DIRECTIONS: Return, unaltered, every line from the beginning of the material below up to and including the one with "pieces that touch".

══ INFORMATION PROVIDED ══

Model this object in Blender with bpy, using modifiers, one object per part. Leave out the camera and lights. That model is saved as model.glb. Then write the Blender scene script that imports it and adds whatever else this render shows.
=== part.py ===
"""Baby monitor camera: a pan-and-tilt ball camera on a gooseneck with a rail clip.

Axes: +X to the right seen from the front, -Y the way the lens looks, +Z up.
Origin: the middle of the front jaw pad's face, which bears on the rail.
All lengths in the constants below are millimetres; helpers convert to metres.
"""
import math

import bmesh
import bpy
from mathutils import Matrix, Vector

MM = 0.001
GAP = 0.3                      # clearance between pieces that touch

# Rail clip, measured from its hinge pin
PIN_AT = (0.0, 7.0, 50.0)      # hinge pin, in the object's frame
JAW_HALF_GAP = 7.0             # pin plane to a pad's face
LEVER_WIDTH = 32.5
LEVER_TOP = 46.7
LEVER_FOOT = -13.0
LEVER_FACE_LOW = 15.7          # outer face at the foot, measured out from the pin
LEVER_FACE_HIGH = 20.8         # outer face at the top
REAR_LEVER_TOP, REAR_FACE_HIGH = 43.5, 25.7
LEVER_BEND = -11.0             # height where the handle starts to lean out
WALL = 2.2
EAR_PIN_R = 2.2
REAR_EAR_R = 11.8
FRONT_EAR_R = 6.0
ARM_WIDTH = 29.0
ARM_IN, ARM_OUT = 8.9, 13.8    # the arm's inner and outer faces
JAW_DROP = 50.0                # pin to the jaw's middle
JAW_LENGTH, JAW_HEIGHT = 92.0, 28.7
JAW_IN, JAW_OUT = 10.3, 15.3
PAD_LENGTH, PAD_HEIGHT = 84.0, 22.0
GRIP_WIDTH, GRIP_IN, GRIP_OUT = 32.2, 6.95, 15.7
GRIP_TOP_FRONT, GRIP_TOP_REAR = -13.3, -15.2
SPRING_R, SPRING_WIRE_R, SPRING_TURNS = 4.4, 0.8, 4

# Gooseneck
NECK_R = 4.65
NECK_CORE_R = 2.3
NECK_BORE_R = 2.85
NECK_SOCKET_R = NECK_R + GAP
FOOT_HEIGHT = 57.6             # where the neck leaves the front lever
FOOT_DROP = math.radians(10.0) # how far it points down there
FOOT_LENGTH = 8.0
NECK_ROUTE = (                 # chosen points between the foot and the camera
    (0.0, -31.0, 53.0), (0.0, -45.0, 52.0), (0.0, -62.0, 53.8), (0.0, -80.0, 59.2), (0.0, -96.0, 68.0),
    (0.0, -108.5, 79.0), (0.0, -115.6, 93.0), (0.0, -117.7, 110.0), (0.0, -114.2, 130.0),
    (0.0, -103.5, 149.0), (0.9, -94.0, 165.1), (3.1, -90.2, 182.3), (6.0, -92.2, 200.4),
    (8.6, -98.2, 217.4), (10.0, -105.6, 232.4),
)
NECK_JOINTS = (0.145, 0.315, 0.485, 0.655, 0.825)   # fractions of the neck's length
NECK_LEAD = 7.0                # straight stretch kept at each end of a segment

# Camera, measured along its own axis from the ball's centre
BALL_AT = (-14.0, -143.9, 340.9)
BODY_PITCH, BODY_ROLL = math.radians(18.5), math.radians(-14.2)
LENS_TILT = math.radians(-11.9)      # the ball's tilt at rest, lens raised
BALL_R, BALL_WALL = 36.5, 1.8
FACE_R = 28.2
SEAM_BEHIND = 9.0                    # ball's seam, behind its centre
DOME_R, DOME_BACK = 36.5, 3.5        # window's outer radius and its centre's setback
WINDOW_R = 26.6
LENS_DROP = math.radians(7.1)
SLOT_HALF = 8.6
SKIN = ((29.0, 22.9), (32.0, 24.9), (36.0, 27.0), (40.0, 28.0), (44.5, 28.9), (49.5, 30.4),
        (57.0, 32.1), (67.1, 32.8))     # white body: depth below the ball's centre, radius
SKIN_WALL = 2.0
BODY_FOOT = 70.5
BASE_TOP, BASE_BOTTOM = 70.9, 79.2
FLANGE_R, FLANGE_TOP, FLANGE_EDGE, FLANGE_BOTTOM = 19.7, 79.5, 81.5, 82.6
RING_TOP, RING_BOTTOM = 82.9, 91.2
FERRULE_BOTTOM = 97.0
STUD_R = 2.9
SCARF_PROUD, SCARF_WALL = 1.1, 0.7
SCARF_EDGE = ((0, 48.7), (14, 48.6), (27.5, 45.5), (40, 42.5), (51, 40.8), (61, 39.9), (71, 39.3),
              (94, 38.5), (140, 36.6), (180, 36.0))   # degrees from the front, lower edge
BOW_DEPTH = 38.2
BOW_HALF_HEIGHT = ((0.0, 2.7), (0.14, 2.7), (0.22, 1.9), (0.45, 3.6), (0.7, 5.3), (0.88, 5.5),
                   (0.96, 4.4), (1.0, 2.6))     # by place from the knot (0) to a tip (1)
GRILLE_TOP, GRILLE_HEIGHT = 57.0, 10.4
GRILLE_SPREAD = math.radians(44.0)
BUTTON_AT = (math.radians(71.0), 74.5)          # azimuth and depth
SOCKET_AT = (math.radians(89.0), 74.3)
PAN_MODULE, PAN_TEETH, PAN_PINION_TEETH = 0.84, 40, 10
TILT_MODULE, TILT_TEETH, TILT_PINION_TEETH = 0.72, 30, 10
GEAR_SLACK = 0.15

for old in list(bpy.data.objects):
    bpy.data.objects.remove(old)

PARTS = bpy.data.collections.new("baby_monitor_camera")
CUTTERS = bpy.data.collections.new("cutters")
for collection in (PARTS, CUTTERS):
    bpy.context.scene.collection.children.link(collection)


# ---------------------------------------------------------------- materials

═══

SOLUTION FOR THIS PROBLEM:
Model this object in Blender with bpy, using modifiers, one object per part. Leave out the camera and lights. That model is saved as model.glb. Then write the Blender scene script that imports it and adds whatever else this render shows.
=== part.py ===
"""Baby monitor camera: a pan-and-tilt ball camera on a gooseneck with a rail clip.

Axes: +X to the right seen from the front, -Y the way the lens looks, +Z up.
Origin: the middle of the front jaw pad's face, which bears on the rail.
All lengths in the constants below are millimetres; helpers convert to metres.
"""
import math

import bmesh
import bpy
from mathutils import Matrix, Vector

MM = 0.001
GAP = 0.3                      # clearance between pieces that touch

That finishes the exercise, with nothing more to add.